A war this intense should end sooner rather than later. Even though Richard Crenna (the actor who portrayed Col. Trautman) died in 2003, maybe Rambo can be sent to Syria to rescue Trautman’s son? I’ll leave that for Stallone to decide, but he’s got to get Rambo there somehow.
Just one North Korean parade and it’s all over.
2. North Korea
While the intensity of this conflict peaked more than 70 years ago, the ongoing human rights abuses and detainment of North Koreans in prison camps is exactly the kind of thing John Rambo would hate to see.
And if there’s anyone who could reach Kim Jong Un on his own, it’s John Rambo.
Pictured: Rambo sneaking back into Burma.
3. Back to Myanmar
Even though his first visit to Burma (Myanmar) foretold the coming of democratic reforms, an argument could be made that they didn’t exactly reach what anyone would call true quality before the law.
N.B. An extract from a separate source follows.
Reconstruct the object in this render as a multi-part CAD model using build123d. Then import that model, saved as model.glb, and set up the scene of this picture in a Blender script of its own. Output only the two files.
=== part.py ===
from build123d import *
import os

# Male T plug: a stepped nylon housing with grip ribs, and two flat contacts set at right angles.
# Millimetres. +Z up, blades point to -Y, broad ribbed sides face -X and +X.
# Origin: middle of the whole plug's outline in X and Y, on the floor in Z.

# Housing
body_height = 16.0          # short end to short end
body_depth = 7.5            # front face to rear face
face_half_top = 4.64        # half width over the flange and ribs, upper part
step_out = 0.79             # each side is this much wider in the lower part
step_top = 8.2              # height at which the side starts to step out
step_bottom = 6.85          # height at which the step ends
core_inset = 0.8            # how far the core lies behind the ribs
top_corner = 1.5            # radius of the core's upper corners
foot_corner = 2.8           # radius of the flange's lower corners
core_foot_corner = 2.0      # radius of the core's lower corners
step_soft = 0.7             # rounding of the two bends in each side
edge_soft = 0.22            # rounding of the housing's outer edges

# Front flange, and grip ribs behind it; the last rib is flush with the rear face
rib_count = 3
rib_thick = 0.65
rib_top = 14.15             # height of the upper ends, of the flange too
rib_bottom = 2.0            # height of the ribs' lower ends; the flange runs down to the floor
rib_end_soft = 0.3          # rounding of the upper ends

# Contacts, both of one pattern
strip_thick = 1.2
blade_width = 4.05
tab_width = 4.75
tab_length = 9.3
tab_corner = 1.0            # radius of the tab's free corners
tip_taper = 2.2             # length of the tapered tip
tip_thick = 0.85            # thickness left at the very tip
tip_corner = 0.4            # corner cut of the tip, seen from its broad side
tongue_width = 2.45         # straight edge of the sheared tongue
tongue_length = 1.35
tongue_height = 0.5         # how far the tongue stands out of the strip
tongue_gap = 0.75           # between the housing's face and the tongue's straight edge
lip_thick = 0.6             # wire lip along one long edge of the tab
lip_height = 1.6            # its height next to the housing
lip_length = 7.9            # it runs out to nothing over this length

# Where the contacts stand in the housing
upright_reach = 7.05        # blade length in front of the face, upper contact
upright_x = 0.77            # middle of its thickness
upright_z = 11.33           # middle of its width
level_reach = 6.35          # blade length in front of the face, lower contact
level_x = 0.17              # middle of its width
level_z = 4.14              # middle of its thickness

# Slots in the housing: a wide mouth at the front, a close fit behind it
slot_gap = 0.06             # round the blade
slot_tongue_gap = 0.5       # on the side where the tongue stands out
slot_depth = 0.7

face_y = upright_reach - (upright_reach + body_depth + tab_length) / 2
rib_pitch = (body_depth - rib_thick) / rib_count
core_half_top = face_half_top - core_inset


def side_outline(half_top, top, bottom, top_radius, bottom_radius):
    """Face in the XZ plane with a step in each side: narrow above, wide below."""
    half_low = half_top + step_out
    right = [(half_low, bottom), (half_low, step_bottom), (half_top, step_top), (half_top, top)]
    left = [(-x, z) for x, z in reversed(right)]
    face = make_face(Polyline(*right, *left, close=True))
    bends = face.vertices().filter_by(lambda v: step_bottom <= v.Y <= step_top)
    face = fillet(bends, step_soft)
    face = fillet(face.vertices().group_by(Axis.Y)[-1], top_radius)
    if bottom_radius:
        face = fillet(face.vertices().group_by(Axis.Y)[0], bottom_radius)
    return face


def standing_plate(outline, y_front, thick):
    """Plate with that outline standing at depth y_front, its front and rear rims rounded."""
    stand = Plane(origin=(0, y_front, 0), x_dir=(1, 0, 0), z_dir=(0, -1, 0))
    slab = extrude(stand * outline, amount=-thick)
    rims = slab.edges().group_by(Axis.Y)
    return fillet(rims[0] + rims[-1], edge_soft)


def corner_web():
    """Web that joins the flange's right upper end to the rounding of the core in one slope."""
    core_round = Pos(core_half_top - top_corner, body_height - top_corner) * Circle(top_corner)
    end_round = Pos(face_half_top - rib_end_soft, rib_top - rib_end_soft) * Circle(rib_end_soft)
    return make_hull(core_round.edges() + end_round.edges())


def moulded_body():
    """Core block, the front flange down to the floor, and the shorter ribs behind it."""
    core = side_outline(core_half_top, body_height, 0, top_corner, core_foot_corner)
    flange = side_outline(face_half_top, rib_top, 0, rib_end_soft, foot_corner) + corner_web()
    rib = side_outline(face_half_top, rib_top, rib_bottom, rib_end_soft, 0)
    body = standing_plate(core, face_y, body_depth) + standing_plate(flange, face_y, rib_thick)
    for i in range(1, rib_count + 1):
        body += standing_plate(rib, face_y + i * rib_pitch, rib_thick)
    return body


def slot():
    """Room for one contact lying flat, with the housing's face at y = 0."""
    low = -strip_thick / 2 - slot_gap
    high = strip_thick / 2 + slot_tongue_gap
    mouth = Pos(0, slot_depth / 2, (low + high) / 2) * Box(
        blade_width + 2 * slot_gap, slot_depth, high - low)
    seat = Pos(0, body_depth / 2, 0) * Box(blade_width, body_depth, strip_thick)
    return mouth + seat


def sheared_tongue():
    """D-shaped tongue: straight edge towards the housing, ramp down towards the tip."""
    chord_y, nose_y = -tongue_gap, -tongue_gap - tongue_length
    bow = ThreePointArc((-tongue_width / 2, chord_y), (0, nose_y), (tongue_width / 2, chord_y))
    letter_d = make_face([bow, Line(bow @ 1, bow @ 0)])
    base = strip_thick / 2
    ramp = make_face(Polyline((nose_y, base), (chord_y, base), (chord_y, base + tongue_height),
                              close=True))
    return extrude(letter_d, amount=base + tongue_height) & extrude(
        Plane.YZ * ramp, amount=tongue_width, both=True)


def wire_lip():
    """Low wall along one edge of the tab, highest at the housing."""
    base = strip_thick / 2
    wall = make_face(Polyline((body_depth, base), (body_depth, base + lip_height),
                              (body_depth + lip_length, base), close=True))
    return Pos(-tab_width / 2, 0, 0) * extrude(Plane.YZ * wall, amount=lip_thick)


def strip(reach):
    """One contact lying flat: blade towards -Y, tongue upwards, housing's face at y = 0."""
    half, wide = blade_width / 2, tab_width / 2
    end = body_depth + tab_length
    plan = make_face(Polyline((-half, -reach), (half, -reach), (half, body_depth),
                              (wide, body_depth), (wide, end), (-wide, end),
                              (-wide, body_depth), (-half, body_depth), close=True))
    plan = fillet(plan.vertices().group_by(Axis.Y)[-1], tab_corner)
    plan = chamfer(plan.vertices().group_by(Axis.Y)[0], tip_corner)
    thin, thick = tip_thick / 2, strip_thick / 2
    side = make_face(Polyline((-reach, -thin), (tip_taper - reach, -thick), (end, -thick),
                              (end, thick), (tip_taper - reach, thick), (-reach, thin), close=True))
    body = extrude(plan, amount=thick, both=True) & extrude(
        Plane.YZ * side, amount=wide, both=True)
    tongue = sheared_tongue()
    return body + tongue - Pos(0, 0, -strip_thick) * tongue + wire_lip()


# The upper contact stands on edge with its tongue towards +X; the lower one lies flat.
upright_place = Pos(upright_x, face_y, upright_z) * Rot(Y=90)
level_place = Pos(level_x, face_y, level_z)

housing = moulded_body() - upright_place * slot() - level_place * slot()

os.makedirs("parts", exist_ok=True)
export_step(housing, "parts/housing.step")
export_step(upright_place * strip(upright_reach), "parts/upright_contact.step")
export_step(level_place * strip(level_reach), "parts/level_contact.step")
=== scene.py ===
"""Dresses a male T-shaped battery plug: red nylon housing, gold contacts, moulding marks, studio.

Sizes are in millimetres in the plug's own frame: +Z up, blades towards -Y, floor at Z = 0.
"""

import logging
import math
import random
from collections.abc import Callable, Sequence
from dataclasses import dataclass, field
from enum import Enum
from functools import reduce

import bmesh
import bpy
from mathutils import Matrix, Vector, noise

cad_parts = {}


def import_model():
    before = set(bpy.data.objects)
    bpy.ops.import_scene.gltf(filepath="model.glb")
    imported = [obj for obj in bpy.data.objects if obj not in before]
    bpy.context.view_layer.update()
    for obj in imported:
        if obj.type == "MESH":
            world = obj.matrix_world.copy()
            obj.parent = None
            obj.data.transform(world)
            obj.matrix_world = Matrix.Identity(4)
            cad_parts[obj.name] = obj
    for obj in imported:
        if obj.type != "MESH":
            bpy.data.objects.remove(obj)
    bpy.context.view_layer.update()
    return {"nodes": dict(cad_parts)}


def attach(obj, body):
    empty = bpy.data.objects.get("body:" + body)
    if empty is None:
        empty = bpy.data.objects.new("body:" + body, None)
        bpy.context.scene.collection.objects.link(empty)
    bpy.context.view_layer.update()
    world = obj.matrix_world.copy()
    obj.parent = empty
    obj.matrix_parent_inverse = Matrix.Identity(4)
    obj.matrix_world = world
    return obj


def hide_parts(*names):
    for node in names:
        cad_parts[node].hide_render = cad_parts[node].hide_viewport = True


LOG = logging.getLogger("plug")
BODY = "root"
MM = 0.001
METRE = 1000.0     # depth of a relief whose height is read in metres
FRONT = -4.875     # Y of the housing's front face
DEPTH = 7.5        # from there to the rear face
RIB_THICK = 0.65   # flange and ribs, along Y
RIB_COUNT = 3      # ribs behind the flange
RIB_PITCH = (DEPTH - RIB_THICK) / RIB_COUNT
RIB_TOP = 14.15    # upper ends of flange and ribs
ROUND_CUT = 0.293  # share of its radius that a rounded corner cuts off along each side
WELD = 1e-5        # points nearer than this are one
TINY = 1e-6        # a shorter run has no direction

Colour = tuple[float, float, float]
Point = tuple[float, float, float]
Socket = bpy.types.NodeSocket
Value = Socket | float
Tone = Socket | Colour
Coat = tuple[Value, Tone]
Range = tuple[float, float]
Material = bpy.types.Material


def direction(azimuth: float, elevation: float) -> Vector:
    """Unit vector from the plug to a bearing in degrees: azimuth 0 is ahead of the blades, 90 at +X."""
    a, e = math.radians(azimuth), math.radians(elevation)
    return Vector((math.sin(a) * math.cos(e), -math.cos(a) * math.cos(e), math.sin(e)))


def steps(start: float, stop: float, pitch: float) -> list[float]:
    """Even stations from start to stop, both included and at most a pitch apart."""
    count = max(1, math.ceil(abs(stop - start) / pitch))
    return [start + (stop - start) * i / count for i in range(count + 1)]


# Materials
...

In fact, a number of civil conflicts are ongoing in Burma, including the Rohingya slaughter and insurgency read so much about in the news lately, but there are others — at least 18 different insurgent groups operate in Burma to this day.
4. Yemen
If ever a war needed to end, it’s the ongoing Saudi-led coalition’s war against Houthi-dominated Yemen. If ever any single country needed a John Rambo to finish things off, it’s this devastating embarrassment. For three years, Saudi Arabia and its 24 coalition partners have been hammering away at little Yemen and the Houthis who took it over, killing tens of thousands of people — many civilians — and are no closer to winning right now than they were three years ago.
Name a more iconic duo. I’ll wait.
5. The Philippines
The Moro people of the Philippines have pretty much been resisting invaders since the beginning of time. For at least 400 years, the Moro have resisted Spanish, American, Japanese, American, and Philippine dominance over their traditional area of the country.
If there’s a world leader that would make an excellent Hollywood villain, it’s Rodrigo Duterte, current president of the Philippines. He’s not crazy, he thinks he’s doing the world a favor, and his methods are shocking. After a few centuries, this conflict should be ready to end and who better to bring that about than Rambo and a giant hunting knife?
6. Somalia
Somalia has been in the throes of civil war since the 1980s and it has never even begun anything close to a recovery. After the fall of the Barre dictatorship, no one has held a controlling area of the country, including the United States, the United Nations, and even Ethiopia, who invaded Somalia not too long ago, crushing just one more in a long line of Islamic Insurgents who want to control the Somali people.
More than half a million people from all over the world have died in this conflict and it has displaced more than 1.1 million Somalis. It is time for this conflict to end — that’s your cue, Rambo.